Something for Kate is back for their first national tour in 5 years to promote their new album, ‘Leave Your Soul To Science’. It’s been six years since SFK produced their last album and fans have been eagerly anticipating the release of a new one.
It was back in 1996 that Murmur Records signed the three-piece band. Paul, Steph and Clint toured endlessly throughout Australia as well as internationally. They’ve toured with a multitude of international artists, ranging from David Bowie to Death Cab for Cutie.
They’ve received a variety of accolades, including 13 ARIA nominations, 4 Top 10 albums, taken out numerous award’s for Best Live Band, Best Album, Best Single from Rolling Stone Magazine, Triple J, The Age Newspaper and the Australian Music Industry Critics Awards just to name a few.
They have certainly left their fans wanting more and are hoping to meet those expectations with their newest album.

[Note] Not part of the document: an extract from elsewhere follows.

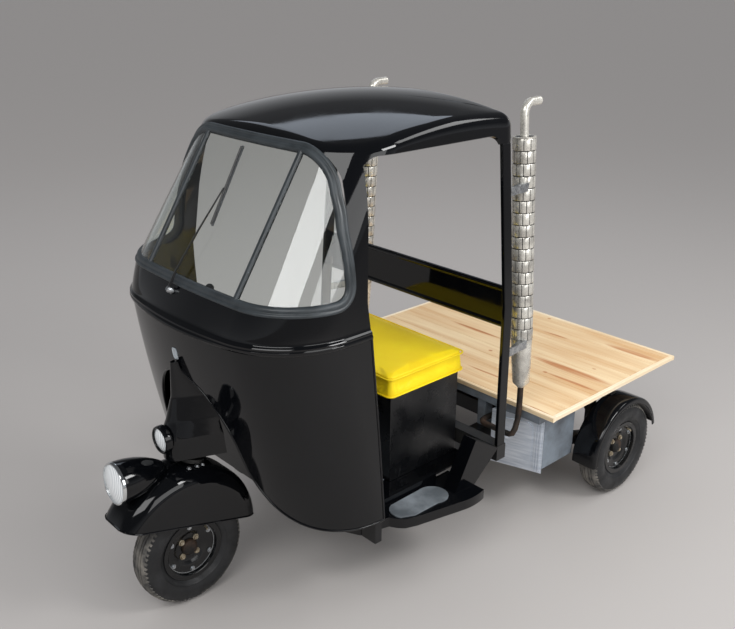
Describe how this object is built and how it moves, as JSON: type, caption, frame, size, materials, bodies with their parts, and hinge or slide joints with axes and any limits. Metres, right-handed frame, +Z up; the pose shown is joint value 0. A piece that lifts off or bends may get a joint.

GCMag caught up with Steph to see what they had been up to and to get a better insight into what we can expect from the new album.
One word of advice, get yourself some decent speakers! Listening to this record on a laptop won’t do it any justice, and the Bass player will be a little bit miffed!
The first question I have to ask, the name of the new album, ‘Leave your soul to science’, it’s got an eerily sterile yet emotional feel to it, was this what you were aiming for?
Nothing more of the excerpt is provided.